Set problem:
The listing must be reproduced in full, exactly as it stands.

++++++

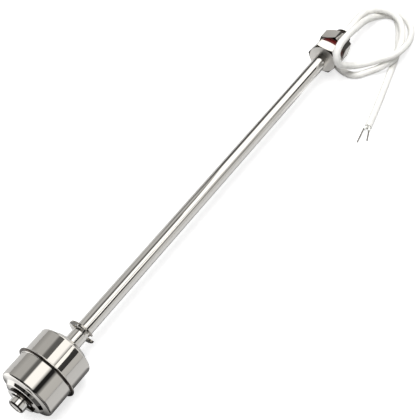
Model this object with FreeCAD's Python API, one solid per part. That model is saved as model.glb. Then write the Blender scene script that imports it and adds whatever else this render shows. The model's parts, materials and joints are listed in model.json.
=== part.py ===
"""Float level switch: a stem tube with a reed switch inside, a float with a ring magnet
that slides on it between two E-clips, and a hex head with an M10 neck, washer and lock nut.

Millimetres. Every piece is modelled in the stem's own frame: +X along the stem from its tip,
y and z radial. lay() then puts the switch down as it rests on a flat surface: the weld lip of
its float lies on the surface and its head lies on the cable, which passes once under the nut.
+X is still along the stem and z = 0 is the surface.
"""
import FreeCAD, Part
import math
import os

V = FreeCAD.Vector

# ---- stem -------------------------------------------------------------------------------
STEM_D = 8.0            # outside diameter of the stem tube
STEM_WALL = 1.0
STEM_LEN = 262.0        # from the tip to the underside of the head
TIP_CHAMFER = 0.6
PLUG_LEN = 3.0          # plug welded in the tip
PLUG_RECESS = 0.3

# ---- head -------------------------------------------------------------------------------
HEX_AF = 17.0           # across flats
HEX_T = 6.5
HEX_ROLL = 0.0          # turn about the stem, degrees; 0 has a flat down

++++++

Solution:
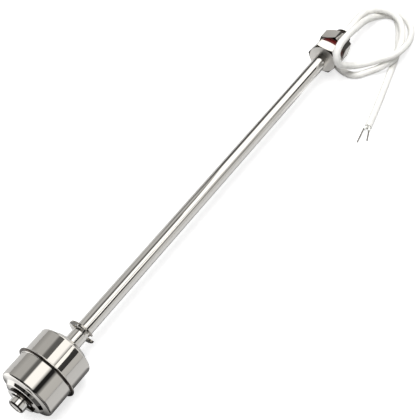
Model this object with FreeCAD's Python API, one solid per part. That model is saved as model.glb. Then write the Blender scene script that imports it and adds whatever else this render shows. The model's parts, materials and joints are listed in model.json.
=== part.py ===
"""Float level switch: a stem tube with a reed switch inside, a float with a ring magnet
that slides on it between two E-clips, and a hex head with an M10 neck, washer and lock nut.

Millimetres. Every piece is modelled in the stem's own frame: +X along the stem from its tip,
y and z radial. lay() then puts the switch down as it rests on a flat surface: the weld lip of
its float lies on the surface and its head lies on the cable, which passes once under the nut.
+X is still along the stem and z = 0 is the surface.
"""
import FreeCAD, Part
import math
import os

V = FreeCAD.Vector

# ---- stem -------------------------------------------------------------------------------
STEM_D = 8.0            # outside diameter of the stem tube
STEM_WALL = 1.0
STEM_LEN = 262.0        # from the tip to the underside of the head
TIP_CHAMFER = 0.6
PLUG_LEN = 3.0          # plug welded in the tip
PLUG_RECESS = 0.3

# ---- head -------------------------------------------------------------------------------
HEX_AF = 17.0           # across flats
HEX_T = 6.5
HEX_ROLL = 0.0          # turn about the stem, degrees; 0 has a flat down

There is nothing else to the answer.